Merrow Recommends Pulling Plug on Natural Area Study

Ossipee — February 14, 2006 — In a written statement submitted at last night’s Ossipee Selectmen’s meeting, Harry Merrow recommended that the town cancel the second phase of the botanical study of Ossipee Lake Natural Area.

The study is one of a number of research projects the state says the town must pay for before it can consider whether a beach is feasible in the Natural Area.

Saying that good poker players know “there’s a time to hold ‘em and a time to fold ‘em,” Merrow said “now is the time to fold ‘em.” He said his recommendation was based on DRED Commissioner Sean O’Kane’s plan to leave the agency in the spring.

The Governor has asked O’Kane’s predecessor, George Bald, to return to the agency. In 1999, Bald supervised the state’s review of Ossipee’s previous beach proposal and concluded that a beach would be incompatible with the Natural Area’s fragile environment.

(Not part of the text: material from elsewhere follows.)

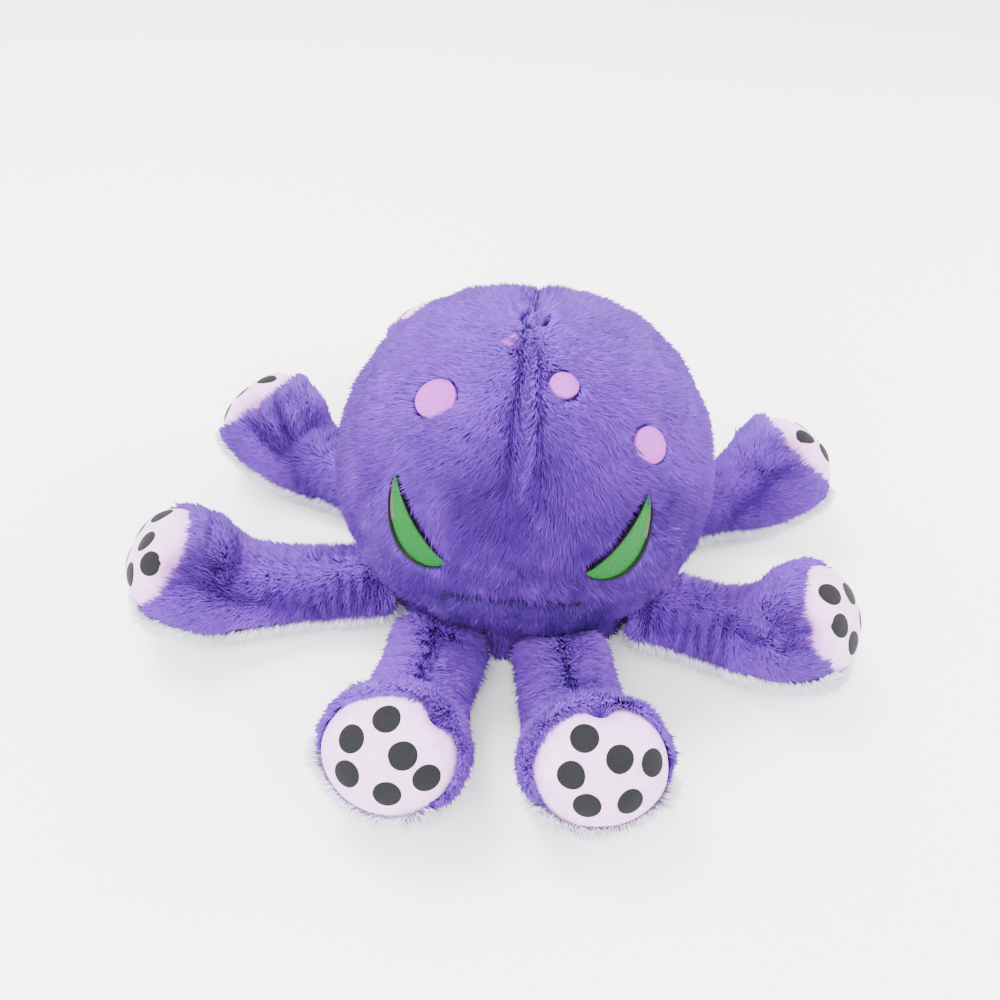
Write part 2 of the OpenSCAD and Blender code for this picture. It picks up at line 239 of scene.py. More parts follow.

Referring to Bald, Merrow said “We don’t see eye to eye on the beach issue and I believe not much could be accomplished in pushing this in the immediate future.”

Last fall the town spent $1,000 on the first half of the botanical study, which was conducted by state biologists who found that the proposed beach area contains four types of rare natural communities, one of which is not known to exist elsewhere in the state. The site also contains a plant species that is endangered in the state.

Merrow, who has been skeptical of the State’s claims about rare plants and ancient artifacts in the Natural Area, called the findings “inconclusive” and said that while the natural communities and endangered plants might be rare in the state, “they may not be rare outside the state.”

In recommending that the town cancel the second phase of the study, Merrow made it clear he was not giving up on the beach idea. He said his understanding was that the remaining $19,000 in the town’s budget for beach-related activities would “remain in the account until needed sometime in the future.”

“Make no mistake this means the end of a hand, not the end of the game,” he said.